# The problem
Return all lines where the word "that" can be found.
# start of Collected material
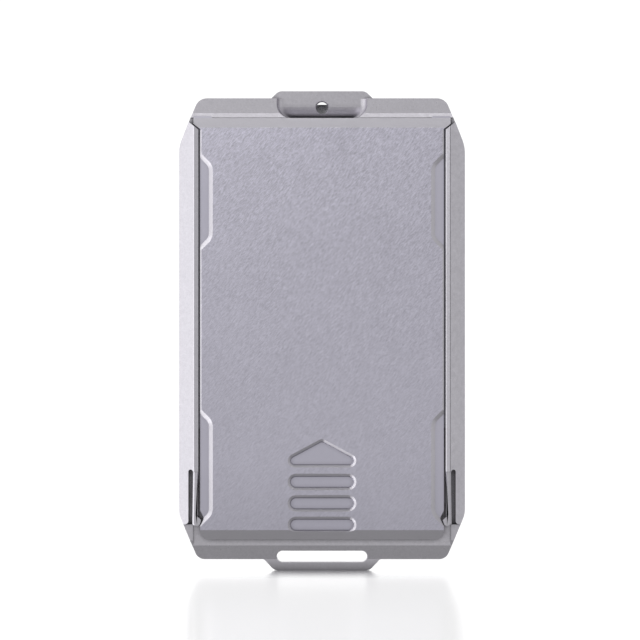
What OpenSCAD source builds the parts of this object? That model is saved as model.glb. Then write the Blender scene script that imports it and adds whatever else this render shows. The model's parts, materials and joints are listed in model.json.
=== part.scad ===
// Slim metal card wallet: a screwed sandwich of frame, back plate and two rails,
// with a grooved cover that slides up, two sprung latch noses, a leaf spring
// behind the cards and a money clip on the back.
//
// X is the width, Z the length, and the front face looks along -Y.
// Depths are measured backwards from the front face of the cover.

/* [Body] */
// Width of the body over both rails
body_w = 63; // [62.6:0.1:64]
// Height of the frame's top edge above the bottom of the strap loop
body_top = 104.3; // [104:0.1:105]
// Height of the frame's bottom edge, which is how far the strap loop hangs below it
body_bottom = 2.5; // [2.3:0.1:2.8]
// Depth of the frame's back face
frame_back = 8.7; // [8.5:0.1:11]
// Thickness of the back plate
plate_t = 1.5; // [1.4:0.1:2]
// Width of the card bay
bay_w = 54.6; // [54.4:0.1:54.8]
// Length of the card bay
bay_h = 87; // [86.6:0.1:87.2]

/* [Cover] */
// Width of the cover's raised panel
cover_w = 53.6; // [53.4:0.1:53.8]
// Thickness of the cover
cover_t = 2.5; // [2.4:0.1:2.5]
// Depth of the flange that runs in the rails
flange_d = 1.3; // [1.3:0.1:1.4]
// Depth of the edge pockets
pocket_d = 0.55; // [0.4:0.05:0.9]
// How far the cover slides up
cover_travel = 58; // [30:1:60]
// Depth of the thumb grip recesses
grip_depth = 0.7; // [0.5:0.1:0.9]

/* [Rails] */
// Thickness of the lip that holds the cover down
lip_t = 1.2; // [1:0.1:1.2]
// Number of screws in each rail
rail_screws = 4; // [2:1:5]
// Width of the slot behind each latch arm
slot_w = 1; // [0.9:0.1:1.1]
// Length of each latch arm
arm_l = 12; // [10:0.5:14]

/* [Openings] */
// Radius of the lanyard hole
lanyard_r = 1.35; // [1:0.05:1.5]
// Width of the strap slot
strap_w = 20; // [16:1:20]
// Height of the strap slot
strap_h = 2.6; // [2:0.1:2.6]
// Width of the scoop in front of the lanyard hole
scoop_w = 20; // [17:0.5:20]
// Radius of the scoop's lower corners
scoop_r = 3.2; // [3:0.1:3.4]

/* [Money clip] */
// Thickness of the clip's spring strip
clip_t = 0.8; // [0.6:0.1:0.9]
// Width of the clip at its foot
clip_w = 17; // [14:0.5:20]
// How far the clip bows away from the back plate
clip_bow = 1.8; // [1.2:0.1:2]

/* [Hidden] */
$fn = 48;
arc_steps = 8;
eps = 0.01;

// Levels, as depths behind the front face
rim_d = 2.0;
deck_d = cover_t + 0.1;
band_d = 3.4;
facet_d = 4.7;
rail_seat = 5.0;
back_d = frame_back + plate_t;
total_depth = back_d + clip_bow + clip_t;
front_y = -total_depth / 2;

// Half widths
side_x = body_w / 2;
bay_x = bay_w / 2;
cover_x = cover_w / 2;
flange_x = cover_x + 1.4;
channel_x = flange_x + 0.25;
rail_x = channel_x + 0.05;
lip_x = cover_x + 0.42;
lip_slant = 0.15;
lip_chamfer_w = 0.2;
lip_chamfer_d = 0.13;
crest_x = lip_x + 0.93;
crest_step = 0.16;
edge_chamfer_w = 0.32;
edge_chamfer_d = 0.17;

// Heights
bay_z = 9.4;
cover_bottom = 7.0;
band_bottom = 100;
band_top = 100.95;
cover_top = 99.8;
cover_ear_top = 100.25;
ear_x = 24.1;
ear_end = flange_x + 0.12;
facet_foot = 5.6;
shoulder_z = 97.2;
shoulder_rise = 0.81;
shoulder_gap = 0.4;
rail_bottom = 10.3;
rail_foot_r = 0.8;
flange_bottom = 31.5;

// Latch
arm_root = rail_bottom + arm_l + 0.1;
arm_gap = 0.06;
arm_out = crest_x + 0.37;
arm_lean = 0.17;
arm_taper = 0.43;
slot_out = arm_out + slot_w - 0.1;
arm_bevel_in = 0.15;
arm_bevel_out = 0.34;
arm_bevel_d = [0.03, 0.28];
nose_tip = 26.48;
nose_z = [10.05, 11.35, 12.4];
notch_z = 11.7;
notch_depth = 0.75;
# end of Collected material
# Response
What OpenSCAD source builds the parts of this object? That model is saved as model.glb. Then write the Blender scene script that imports it and adds whatever else this render shows. The model's parts, materials and joints are listed in model.json.
// with a grooved cover that slides up, two sprung latch noses, a leaf spring
// Depth of the flange that runs in the rails
// Thickness of the lip that holds the cover down